"Il personale è politico" è uno storico slogan femminista, che meglio di altri esprime anche una essenza peculiare della storia e della differenza radicale, che ha contrassegnato in modo del tutto caratteristico le battaglie sui diritti civili: da quella sul divorzio, a quella sull’aborto, per giungere all’eutanasia e, a ben guardare, anche alla battaglia per una "giustizia giusta" e una "umana galera".

Il “personale” di Pannella e dei radicali è sempre stato in primo luogo “corporale”. E proprio il corpo – il suo diritto, il suo bisogno, il suo desiderio – è stata la dimensione politica personale più tutelata e più consacrata dai radicali al valore della libertà e quindi del diritto.

L’apparente paradosso è che questo interesse per la vita personale sembra caratterizzare anche i regimi e i pensieri totalitari. Ne "la scuola dei dittatori" di Ignazio Silone, Tommaso il cinico descrive come nella dittatura lo Stato cerchi il controllo più totale dell'individuo, anche intromettendosi in quanto di più privato esista: a partire dalla pressione del fascismo sull'"amore", tramite l'imposta sui celibi, la messa fuori legge degli anticoncezionali e i premi in danaro per le madri prolifiche.

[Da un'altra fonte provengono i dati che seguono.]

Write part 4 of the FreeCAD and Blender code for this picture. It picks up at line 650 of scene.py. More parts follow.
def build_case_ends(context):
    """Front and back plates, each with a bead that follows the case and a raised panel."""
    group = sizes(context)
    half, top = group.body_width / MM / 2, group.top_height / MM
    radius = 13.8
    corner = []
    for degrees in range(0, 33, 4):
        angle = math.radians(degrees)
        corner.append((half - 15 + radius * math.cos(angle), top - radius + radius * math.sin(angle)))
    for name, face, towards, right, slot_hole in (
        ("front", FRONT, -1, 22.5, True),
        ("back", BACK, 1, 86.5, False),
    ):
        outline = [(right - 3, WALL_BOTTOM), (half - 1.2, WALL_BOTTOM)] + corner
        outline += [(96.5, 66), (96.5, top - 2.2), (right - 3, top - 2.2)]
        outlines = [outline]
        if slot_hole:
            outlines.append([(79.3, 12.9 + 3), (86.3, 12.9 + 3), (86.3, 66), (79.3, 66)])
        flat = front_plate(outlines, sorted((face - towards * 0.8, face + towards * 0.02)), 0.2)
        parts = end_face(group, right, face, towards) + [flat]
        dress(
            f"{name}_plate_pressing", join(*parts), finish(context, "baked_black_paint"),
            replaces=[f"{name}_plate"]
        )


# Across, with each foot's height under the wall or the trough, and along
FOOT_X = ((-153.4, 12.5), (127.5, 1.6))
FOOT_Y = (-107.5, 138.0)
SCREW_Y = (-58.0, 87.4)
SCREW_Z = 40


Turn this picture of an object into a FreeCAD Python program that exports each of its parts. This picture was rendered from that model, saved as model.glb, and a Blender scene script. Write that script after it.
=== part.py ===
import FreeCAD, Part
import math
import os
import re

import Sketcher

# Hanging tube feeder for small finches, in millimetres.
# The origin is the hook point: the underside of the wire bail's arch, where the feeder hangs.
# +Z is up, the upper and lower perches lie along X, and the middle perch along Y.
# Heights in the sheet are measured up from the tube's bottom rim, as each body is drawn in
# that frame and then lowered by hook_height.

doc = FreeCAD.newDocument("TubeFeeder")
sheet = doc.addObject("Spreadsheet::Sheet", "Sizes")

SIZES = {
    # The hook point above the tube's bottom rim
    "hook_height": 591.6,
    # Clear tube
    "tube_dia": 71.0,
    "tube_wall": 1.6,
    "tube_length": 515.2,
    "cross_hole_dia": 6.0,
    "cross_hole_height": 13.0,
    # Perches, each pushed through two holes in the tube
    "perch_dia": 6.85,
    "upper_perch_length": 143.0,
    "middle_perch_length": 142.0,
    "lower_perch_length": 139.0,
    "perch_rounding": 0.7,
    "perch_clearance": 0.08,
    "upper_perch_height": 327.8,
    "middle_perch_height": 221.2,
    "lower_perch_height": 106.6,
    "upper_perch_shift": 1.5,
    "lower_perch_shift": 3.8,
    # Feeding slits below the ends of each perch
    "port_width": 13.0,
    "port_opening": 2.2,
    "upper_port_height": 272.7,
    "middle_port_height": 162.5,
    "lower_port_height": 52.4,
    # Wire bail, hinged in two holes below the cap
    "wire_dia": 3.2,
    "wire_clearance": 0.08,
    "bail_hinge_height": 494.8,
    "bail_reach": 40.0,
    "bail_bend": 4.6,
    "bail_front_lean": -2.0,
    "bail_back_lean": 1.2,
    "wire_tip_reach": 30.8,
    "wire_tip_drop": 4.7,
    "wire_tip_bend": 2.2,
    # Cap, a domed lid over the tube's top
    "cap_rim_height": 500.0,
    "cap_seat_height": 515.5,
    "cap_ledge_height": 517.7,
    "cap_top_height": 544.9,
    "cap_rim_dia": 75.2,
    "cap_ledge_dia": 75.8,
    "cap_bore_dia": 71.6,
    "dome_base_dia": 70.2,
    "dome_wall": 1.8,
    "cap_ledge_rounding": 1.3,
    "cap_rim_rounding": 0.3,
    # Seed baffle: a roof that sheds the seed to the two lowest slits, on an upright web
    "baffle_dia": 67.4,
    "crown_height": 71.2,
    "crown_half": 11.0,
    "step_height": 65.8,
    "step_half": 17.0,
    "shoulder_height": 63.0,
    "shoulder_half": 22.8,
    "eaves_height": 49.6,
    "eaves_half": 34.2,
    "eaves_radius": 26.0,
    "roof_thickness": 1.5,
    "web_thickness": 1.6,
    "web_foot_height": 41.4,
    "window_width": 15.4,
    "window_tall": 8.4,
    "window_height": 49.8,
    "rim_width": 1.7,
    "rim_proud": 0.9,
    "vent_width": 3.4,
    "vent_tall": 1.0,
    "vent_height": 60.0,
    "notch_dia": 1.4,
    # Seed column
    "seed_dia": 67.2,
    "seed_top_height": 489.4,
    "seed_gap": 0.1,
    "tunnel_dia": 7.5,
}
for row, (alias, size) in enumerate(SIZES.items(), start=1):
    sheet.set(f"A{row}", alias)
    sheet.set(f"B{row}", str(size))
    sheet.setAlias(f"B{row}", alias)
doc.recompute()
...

Ma se i regimi totalitari fanno entrare lo Stato nel privato – spossessando la vita della sua dimensione più personale e, per così dire, “collettivizzandola” – il pensiero radicale ha fatto irrompere il personale nella politica, proprio per preservare l’intangibilità della dimensione privata, che è inviolabile, non perchè sia segreta, ma perchè personale.

Si può, forse, dire che la politica radicale si è occupata del personale proprio perché lo Stato la smettesse di occuparsi del "privato". “Il personale è politico, ma il privato non è pubblico” sintetizzerà anni dopo Emma Bonino. E in questa difesa, la dimensione corporale è il confine decisivo della resistenza libertaria contro le pretese dello Stato totalitario. La lotta per la liberazione civile degli uomini e delle donne, per i radicali, è stata sempre e in primo luogo una battaglia contro la “statalizzazione” morale e materiale dei loro corpi.

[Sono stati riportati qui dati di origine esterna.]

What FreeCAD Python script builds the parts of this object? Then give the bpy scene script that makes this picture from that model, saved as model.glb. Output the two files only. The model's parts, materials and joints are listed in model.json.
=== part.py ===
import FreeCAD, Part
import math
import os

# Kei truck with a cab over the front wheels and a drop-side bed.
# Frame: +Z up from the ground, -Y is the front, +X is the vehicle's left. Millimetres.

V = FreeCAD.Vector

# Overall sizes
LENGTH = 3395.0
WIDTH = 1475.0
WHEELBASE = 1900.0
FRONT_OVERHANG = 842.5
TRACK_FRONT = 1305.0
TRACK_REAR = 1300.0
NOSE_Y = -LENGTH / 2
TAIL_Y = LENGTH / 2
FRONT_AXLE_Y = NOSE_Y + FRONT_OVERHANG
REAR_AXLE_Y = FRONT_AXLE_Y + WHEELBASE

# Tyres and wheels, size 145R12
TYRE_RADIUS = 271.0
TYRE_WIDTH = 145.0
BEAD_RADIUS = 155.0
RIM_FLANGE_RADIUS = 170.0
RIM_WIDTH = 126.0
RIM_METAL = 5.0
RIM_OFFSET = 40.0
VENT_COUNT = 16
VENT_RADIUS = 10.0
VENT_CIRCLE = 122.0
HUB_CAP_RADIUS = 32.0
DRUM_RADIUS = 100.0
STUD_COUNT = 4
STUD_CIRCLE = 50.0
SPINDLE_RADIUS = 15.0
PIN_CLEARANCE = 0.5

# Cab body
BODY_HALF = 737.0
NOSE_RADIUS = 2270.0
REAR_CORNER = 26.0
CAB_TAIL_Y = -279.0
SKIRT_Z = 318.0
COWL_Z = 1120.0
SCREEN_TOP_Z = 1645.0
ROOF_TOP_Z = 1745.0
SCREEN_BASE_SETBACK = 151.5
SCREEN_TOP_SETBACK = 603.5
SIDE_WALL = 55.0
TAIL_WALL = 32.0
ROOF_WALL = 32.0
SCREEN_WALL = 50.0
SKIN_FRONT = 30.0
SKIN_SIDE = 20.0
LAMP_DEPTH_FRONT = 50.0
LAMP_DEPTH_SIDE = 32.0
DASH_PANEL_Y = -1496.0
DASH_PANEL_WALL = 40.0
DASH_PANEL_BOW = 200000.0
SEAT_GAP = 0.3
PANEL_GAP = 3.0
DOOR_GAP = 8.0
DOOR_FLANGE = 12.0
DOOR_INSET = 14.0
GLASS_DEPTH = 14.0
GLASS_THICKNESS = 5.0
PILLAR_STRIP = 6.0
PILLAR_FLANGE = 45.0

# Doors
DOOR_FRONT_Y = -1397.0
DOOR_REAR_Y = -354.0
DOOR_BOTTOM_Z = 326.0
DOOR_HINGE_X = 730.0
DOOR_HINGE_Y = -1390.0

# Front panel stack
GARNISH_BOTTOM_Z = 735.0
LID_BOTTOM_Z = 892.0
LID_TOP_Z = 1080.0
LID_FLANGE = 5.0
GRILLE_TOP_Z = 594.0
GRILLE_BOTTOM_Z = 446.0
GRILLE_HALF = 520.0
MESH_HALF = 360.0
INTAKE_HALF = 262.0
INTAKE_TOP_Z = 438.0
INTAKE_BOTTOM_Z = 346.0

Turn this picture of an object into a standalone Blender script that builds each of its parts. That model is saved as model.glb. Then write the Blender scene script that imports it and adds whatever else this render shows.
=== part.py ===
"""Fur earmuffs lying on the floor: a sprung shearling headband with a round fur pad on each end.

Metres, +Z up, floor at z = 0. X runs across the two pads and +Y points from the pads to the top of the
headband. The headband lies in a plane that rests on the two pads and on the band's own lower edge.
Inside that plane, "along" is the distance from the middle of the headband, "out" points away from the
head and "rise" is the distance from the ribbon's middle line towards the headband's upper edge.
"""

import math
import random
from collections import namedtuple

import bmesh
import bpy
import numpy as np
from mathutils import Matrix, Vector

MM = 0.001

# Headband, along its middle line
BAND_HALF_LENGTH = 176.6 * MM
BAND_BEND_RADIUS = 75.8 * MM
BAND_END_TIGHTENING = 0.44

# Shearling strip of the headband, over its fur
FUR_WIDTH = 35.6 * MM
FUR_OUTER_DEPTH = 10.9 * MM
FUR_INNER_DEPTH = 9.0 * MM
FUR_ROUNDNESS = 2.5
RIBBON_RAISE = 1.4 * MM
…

Quando Pannella rivendicava di avere conquistato il divorzio contro i comunisti e non solo contro i democristiani, intendeva esattamente questo: essere riuscito ad affrancare l’Italia, su una battaglia di diritto specifica e scandalosa, dall’idea che i diritti umani – anche nella loro dimensione più interiore e personale – avessero come soggetto e oggetto di diritto il “popolo” e non gli “individui”.

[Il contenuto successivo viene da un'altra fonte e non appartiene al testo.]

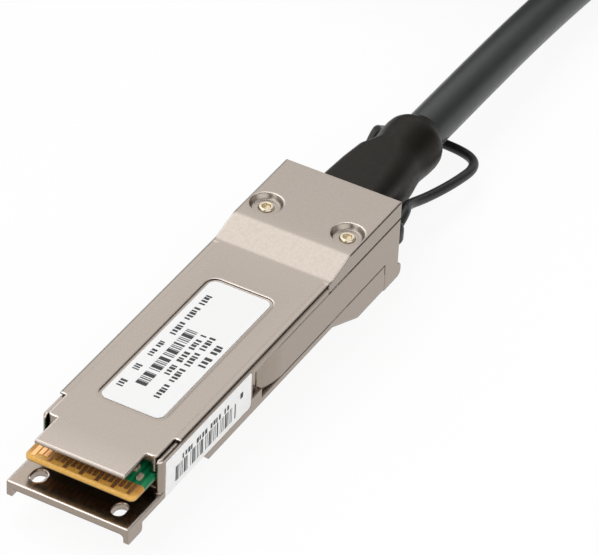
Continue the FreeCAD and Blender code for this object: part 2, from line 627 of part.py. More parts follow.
def model():
    """All nodes in the row's frame."""
    nodes = {}
    for name, shape in connector().items():
        nodes["near_" + name] = shape
        far = shape.copy()
        far.translate(FAR_SHIFT)
        nodes["far_" + name] = far
    nodes["cable_near_run"] = cable_run(NEAR_RUN, "near run")
    nodes["cable_far_run"] = cable_run(FAR_RUN, "far run")
    nodes["cable_coil"] = cable_coil()
    nodes["coil_tie"] = coil_tie()
    for shape in nodes.values():
        shape.translate(V(-ORIGIN_X, 0, 0))
    return nodes


if __name__ == "__main__":
    os.makedirs("parts", exist_ok=True)
    for name, shape in model().items():
        if not shape.isValid() or shape.Volume <= 0:
            print("not valid:", name, shape.Volume)
        shape.exportStep(f"parts/{name}.step")
        print(name, len(shape.Solids), len(shape.Faces), round(shape.Volume, 1))
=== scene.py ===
"""Looks of a direct attach copper cable: finishes, soft pieces, labels and a white studio.

Sizes are millimetres in a connector's own frame, as in the part's source: +X from the mating edge
towards the cable, +Y to the left, +Z up. MM turns them into the row's metres, and ends[END] is
where that connector's frame lies in the row.
"""
import math

import bpy
import bmesh
from mathutils import Matrix, Vector

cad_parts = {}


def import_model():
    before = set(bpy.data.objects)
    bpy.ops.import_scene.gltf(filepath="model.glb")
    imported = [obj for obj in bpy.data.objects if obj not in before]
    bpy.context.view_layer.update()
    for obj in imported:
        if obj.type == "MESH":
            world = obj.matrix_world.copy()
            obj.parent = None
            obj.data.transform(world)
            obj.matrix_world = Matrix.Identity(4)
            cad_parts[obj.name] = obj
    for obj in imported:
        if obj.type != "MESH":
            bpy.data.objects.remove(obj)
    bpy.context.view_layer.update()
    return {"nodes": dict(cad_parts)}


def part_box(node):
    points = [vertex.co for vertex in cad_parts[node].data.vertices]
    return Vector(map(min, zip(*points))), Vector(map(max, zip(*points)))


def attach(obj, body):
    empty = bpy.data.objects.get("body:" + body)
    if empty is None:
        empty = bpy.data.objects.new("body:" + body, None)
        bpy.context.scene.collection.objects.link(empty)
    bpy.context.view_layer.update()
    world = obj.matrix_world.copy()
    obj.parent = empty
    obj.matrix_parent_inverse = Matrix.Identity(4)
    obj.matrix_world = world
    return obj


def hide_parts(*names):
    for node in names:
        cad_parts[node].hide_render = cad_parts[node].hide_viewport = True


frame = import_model()

MM = 0.001


def connector_place(end):
    """A connector's own frame in the row: its mating edge, its mid plane and the surface below."""
    low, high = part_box(end + "_bottom_shell")
    return Vector((low[0], (low[1] + high[1]) / 2, 0))


ends = {end: connector_place(end) for end in ("near", "far")}

# ---- places that several pieces share ------------------------------------------------------------
BODY_END = 71.65          # the rear face of the metal body
BOOT_END = 95.0           # where the cable leaves the boot
AXIS_Z = 6.8              # the height of the cable's axis there
FRONT_X = 13.0            # the stepped front ends here
SLOPE_X = (52.3, 57.0)    # the cover's slope


def at_x(end, x):
    """A place along a connector, in the row's metres."""
    return ends[end].x + x * MM


def in_row(points, end="near"):
    """Points of a connector's frame, in the row's metres."""
    return [ends[end] + Vector(p) * MM for p in points]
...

Infatti al PCI che diffidava della battaglia sul divorzio per evitare di contrapporre masse comuniste e cattoliche, Pannella opponeva l’immagine di Argentina Marchei, una vecchia trasteverina comunista, animatrice delle battaglie della LID, festeggiando accanto a lei l’approvazione della legge sul divorzio con il cartello: “Argentina Marchei ha vinto, Paolo VI ha perso”.

Il rischio dello Stato etico incombe su ogni scelta in cui il potere pubblico rivendichi il controllo degli uomini, attraverso il controllo dei corpi. Anche in ambiti apparentemente lontani dai valori e dalle convinzioni personali. Dalla battaglia contro lo sterminio per fame, a quella attualissima sulle condizioni di vita dei detenuti nelle carceri tutte portano in realtà lo stesso segno delle battaglie sui cosiddetti diritti civili.

Ma il primo passo di questo cammino fu proprio quello compiuto sul divorzio, grazie a Pannella, a Spadaccia, al socialista Fortuna, al liberale Baslini e grazie anche e soprattutto a Mauro Mellini, che diedero un oggetto specifico alla battaglia anti-concordataria dei radicali e una rappresentazione evidente della potenza della rivolta libertaria non solo contro il confessionalismo, ma anche contro lo statalismo morale.